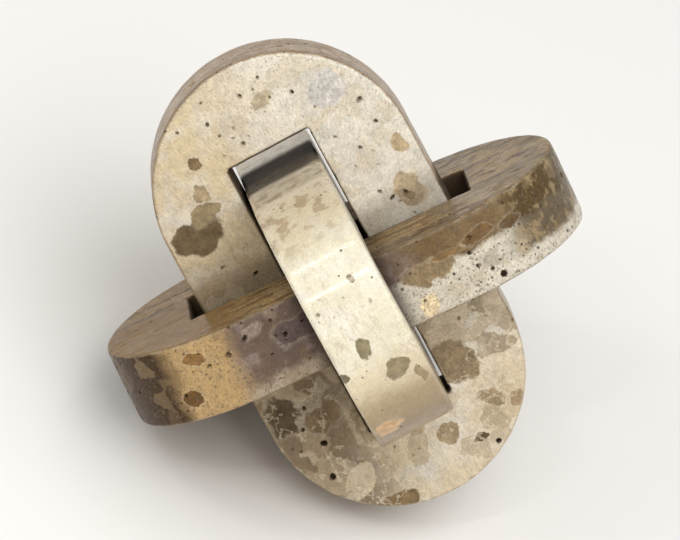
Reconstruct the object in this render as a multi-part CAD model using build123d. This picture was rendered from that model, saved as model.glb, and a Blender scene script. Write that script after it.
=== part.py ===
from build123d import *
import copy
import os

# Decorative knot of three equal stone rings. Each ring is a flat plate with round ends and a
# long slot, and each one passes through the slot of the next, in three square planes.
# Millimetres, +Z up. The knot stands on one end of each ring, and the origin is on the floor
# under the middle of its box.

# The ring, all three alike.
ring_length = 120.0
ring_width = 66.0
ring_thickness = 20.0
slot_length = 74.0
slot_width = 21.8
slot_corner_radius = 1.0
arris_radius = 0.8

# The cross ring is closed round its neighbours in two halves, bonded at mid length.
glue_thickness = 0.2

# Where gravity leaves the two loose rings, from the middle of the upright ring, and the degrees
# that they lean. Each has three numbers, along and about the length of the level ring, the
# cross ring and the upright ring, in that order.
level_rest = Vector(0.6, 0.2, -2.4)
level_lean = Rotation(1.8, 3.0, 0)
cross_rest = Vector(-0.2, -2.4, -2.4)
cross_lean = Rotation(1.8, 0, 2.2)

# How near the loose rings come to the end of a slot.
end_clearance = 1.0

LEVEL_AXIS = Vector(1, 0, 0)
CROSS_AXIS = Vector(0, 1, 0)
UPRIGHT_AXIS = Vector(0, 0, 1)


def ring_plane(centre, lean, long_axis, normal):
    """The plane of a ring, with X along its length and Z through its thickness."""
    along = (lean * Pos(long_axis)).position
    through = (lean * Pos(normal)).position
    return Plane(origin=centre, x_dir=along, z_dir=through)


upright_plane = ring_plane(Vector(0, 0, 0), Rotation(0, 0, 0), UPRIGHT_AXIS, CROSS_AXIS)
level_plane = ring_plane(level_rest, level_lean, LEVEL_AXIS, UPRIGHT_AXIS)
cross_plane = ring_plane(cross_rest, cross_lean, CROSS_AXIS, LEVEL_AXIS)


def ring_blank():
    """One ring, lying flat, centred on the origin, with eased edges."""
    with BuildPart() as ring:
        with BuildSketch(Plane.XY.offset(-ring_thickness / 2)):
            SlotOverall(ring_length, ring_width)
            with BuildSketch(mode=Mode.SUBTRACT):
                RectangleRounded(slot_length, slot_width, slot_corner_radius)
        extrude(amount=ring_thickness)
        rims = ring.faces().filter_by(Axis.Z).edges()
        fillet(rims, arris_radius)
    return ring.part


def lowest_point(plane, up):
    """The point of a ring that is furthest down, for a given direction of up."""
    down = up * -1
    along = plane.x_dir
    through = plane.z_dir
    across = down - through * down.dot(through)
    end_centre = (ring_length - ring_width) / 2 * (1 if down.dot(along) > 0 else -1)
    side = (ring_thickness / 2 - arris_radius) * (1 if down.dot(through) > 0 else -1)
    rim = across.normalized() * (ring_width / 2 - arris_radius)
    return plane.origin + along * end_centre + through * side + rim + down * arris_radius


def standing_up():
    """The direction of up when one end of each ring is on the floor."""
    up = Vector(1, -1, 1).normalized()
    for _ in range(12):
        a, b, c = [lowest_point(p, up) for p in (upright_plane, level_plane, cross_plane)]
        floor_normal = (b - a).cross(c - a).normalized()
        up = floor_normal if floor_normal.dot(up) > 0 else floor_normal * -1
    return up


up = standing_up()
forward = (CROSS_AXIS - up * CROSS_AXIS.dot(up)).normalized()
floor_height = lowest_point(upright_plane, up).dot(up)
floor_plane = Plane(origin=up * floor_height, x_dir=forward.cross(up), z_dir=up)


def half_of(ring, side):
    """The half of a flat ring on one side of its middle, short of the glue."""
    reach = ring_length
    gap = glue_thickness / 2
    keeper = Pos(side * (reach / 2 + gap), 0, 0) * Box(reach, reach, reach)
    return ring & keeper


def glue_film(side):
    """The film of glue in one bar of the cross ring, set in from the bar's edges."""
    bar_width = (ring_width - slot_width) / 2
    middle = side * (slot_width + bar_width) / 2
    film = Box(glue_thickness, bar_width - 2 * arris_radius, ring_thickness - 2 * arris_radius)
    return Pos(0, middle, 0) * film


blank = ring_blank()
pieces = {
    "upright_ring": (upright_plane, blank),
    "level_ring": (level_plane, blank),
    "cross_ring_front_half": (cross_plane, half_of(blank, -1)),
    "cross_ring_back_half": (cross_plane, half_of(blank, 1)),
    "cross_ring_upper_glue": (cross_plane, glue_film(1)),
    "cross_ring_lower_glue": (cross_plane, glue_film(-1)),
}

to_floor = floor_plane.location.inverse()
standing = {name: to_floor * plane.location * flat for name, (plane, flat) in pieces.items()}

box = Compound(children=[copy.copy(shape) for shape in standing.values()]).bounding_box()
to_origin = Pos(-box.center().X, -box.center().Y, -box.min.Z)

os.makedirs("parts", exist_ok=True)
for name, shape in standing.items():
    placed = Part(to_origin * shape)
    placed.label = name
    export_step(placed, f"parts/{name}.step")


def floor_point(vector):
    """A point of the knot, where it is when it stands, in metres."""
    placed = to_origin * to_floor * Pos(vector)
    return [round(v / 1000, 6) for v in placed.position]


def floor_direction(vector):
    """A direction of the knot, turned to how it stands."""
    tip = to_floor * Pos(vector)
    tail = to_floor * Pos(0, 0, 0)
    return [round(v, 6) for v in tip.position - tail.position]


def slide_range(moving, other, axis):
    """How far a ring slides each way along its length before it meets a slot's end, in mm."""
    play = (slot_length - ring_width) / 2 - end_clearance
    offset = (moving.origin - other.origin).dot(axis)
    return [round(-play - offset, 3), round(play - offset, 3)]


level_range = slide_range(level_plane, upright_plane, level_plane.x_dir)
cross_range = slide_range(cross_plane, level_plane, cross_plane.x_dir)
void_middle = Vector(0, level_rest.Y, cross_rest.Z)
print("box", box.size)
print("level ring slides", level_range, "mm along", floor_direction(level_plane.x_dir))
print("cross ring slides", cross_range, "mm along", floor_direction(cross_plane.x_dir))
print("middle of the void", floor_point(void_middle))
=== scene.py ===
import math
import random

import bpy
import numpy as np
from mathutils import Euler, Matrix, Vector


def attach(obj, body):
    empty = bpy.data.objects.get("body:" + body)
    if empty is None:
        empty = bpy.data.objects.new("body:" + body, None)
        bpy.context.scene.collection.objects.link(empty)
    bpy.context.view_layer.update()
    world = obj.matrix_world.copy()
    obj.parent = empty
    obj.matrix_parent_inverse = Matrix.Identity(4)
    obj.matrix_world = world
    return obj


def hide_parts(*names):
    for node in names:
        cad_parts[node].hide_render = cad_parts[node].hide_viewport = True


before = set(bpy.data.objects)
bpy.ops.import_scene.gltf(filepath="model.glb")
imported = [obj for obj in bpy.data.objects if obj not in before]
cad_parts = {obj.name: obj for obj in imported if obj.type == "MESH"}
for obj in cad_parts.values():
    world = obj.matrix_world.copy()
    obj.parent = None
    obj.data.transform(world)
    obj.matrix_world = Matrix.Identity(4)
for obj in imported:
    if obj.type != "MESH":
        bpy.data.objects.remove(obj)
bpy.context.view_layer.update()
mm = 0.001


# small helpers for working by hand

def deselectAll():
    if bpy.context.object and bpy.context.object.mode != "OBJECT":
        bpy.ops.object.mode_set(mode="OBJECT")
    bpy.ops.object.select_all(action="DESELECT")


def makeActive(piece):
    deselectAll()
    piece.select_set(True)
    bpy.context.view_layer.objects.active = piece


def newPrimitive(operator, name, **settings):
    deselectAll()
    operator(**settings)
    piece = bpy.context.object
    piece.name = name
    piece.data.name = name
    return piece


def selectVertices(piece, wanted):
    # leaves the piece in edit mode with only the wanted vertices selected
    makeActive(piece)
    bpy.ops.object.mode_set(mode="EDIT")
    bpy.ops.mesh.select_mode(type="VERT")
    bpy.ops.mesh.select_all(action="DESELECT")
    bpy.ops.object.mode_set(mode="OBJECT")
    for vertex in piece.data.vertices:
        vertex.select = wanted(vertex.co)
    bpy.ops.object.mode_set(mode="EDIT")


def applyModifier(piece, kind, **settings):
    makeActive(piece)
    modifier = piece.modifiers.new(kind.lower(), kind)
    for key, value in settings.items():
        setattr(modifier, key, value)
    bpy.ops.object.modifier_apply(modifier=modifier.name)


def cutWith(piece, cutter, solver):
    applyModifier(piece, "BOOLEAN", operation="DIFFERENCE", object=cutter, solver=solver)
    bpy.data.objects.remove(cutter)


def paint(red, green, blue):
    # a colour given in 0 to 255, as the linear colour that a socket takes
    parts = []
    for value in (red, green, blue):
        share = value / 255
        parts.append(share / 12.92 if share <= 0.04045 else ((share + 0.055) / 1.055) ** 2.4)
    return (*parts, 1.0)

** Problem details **
Above is a listing; print exactly its lines from the one with "slide_range(level_plane, upright_plane, level_plane.x_dir)" through the one with "imported = [obj", and no other lines.

** Solution to this problem **
level_range = slide_range(level_plane, upright_plane, level_plane.x_dir)
cross_range = slide_range(cross_plane, level_plane, cross_plane.x_dir)
void_middle = Vector(0, level_rest.Y, cross_rest.Z)
print("box", box.size)
print("level ring slides", level_range, "mm along", floor_direction(level_plane.x_dir))
print("cross ring slides", cross_range, "mm along", floor_direction(cross_plane.x_dir))
print("middle of the void", floor_point(void_middle))
=== scene.py ===
import math
import random

import bpy
import numpy as np
from mathutils import Euler, Matrix, Vector


def attach(obj, body):
    empty = bpy.data.objects.get("body:" + body)
    if empty is None:
        empty = bpy.data.objects.new("body:" + body, None)
        bpy.context.scene.collection.objects.link(empty)
    bpy.context.view_layer.update()
    world = obj.matrix_world.copy()
    obj.parent = empty
    obj.matrix_parent_inverse = Matrix.Identity(4)
    obj.matrix_world = world
    return obj


def hide_parts(*names):
    for node in names:
        cad_parts[node].hide_render = cad_parts[node].hide_viewport = True


before = set(bpy.data.objects)
bpy.ops.import_scene.gltf(filepath="model.glb")
imported = [obj for obj in bpy.data.objects if obj not in before]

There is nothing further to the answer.